Son visage, par les lumières maltraités, se découvre dans une autre dimension, d’une intimité bouleversante. Les yeux rivés à ce qu’il donne à voir de personnages qu’il approche au moment suprême (dont il puise l’essence au fond de son cœur même), on redoute de lui voler cette âme dont il revêt ses héros. Devant une révélation (on ne peut plus utiliser le mot spectacle) à ce point fascinante, lorsque la beauté s’engloutit dans des images de mort, et ressurgit autrement, dans un ailleurs inatteignable, tout spectateur s’identifiant à lui, est saisi par une violente émotion.

Le 17 janvier 2022, la foule de l’Unesco, venue écouter Roberto Alagna (après une interminable farandole de discours et vidéos annonçant l’ouverture de la semaine du son dont il est le parrain), cette foule, qui n’est pas habituée de l’Opéra, à la fin d’Otello, est restée silencieuse.

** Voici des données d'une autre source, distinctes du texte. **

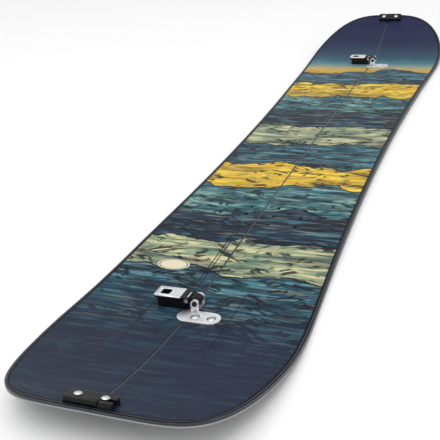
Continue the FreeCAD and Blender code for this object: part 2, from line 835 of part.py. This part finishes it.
def make_latch(end, place):
    """An end latch, with the pads and the two headed pins it works between."""
    make_latch_arm(f"{end}_latch", place)
    make_pad(f"{end}_latch_base", place, -S.latch_left, -S.pivot_pad_right, -S.latch_pivot)
    guard_left = S.latch_post - S.neck_radius - S.jaw_clearance + S.guard_gap
    guard = box(f"{end}_guard", (guard_left, S.latch_right), (-S.latch_half_width, -S.guard_inner),
                (-S.seat_depth, S.latch_top))
    make_pad(f"{end}_post_base", place, S.post_pad_left, S.latch_right, S.latch_post, guard)
    depth = dim(insert_depth(place)) - S.insert_flange_height
    head_bottom = S.latch_top + S.head_gap
    pivot = screw(f"{end}_latch_screw", -S.latch_pivot, 0, head_bottom, depth)
    keep(pivot, f"{end}_latch_screw", place)
    post = screw(f"{end}_post_pin", S.latch_post, 0, head_bottom, depth)
    neck = rod(f"{end}_post_neck", S.neck_radius, (S.latch_post, 0, S.pad_top), head_bottom - S.pad_top)
    keep(fuse(f"{end}_post", post, neck), f"{end}_post", place)


make_half("right", 1)
make_half("left", -1)
for clip_end, clip_place in CLIPS.items():
    make_clip(clip_end, clip_place)
for latch_end, latch_place in LATCHES.items():
    make_latch(latch_end, latch_place)
doc.recompute()

for thing in doc.Objects:
    if "Invalid" in thing.State or "Error" in thing.State:
        raise RuntimeError(f"{thing.Label} failed: {thing.State}")
os.makedirs("parts", exist_ok=True)
for node in nodes:
    if node.Shape.isNull() or not node.Shape.isValid() or not node.Shape.Solids:
        raise RuntimeError(f"{node.Label} has no valid solid")
    node.Shape.exportStep(os.path.join("parts", f"{node.Label}.step"))
print(len(nodes), "nodes")
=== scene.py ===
"""Looks for the splitboard: its printed deck, laminated sides, metal fittings, floor, light and camera."""

import json
import math

import bpy
from mathutils import Matrix, Vector


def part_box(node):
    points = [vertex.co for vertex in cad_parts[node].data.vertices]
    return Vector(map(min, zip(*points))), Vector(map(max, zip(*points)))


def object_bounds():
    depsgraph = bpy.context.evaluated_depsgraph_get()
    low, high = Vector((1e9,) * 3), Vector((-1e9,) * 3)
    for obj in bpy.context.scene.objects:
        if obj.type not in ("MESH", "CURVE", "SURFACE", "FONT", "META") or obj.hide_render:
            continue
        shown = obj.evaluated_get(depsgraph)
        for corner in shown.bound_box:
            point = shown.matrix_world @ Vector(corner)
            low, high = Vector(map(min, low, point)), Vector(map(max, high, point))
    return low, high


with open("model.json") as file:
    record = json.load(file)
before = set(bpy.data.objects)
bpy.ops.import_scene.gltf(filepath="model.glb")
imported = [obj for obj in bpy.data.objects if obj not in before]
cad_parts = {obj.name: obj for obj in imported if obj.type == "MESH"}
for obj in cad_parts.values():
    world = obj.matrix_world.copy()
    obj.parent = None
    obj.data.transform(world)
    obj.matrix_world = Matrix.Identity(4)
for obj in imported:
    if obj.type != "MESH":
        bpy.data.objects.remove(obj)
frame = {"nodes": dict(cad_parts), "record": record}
cad_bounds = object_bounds()

MM = 0.001
DECK_LENGTH = (cad_bounds[1][1] - cad_bounds[0][1]) / MM
HALF_WAIST = 123.5
# each end: half width, how far from the middle it is widest, and how square and how blunt it is
NOSE = (141.5, 547.0, 3.2, 2.0)
TAIL = (141.25, 566.0, 5.8, 1.5)

# ---- formulas in shader nodes ---------------------------------------------------------------


def ink(code):
    """A scene-linear colour from a six-digit sRGB code."""
    channels = [int(code[i:i + 2], 16) / 255 for i in (0, 2, 4)]
    linear = [c / 12.92 if c <= 0.04045 else ((c + 0.055) / 1.055) ** 2.4 for c in channels]
    return (*linear, 1.0)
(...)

C’est rare, pareil silence,  à ce point charnel, qui laisse le temps de voir comment le visage d’Otello mort s’efface, Alagna reprenant possession du sien jusqu’au sourire. Puis, dans le silence devenu suffocant, une voix d’homme, qui a crié (trop tôt ?) « Bravo ! », a entrainé les ovations.

Lorsqu’un ténor réalise cette transmutation, qui le place au firmament des étoiles, personne ne s’étonne plus que certains, certaines, le suivent au bout du monde et que je cesse de me demander comment je peux encore écrire des pages sur lui.
Les pages de ce soir, les voici, avec quelques photos.

Comme à Hambourg, Roberto Alagna était accompagné au piano par Morgane Fauchois-Prado dont le toucher, sensible et intelligent, s’allie avec une extrême finesse à la voix du ténor.

©Jacqueline Dauxois

Le programme :

– « Ogne pena cchiù spiatata », Lo Frate’nnamurato (en V.O. napolitain, et non traduit en italien : « Ogni pena più spietata », Il Frato Innamorato), Pergolese.

– « Du moment qu’on aime », Zémire et Azor, Grétry .

– « Vainement Pharaon », Joseph en Égypte, Méhul.

– « Adina credimi», L’Elisir d’amore, Donizetti.

– « Kuda, kuda », Eugène Onéguine, Tchaikovsky.

– « Nium mi tema », Otello, Verdi.

– « Paris », La Rondine, Puccini.

– « La lettre à Roxane », Cyrano de Bergerac, Alfano.

-« Non, je ne suis pas un impie », Le dernier jour d’un condamné, David Alagna.

– « La Chanson hindoue », Sadko, Rimski-Korsakov.

– « O sole mio » , di Capua, Mazzuchi.

Une réflexion sur “Roberto Alagna, concert à l’Unesco, 17 janvier 2022

  1. Merci pour ce texte merveilleux qui une fois encore nous permet de vibrer par procuration, n’ayant pas pu le faire en direct. Je n’ai pu entendre que les 2 derniers airs du rappel, ayant vu tout à fait par hasard qu’il y avait une retransmission. J’admire vos paroles qui nous permettent de ressentir chaque vibration, tous les sentiments de la nature humaine avec lesquels Roberto vit tous ses textes et musiques. Merci et bravo. J’attends avec impatience ce 14 février, ils seront deux pour nous transporter dans les étoiles, quel bonheur de pouvoir vivre ces moments transcendés.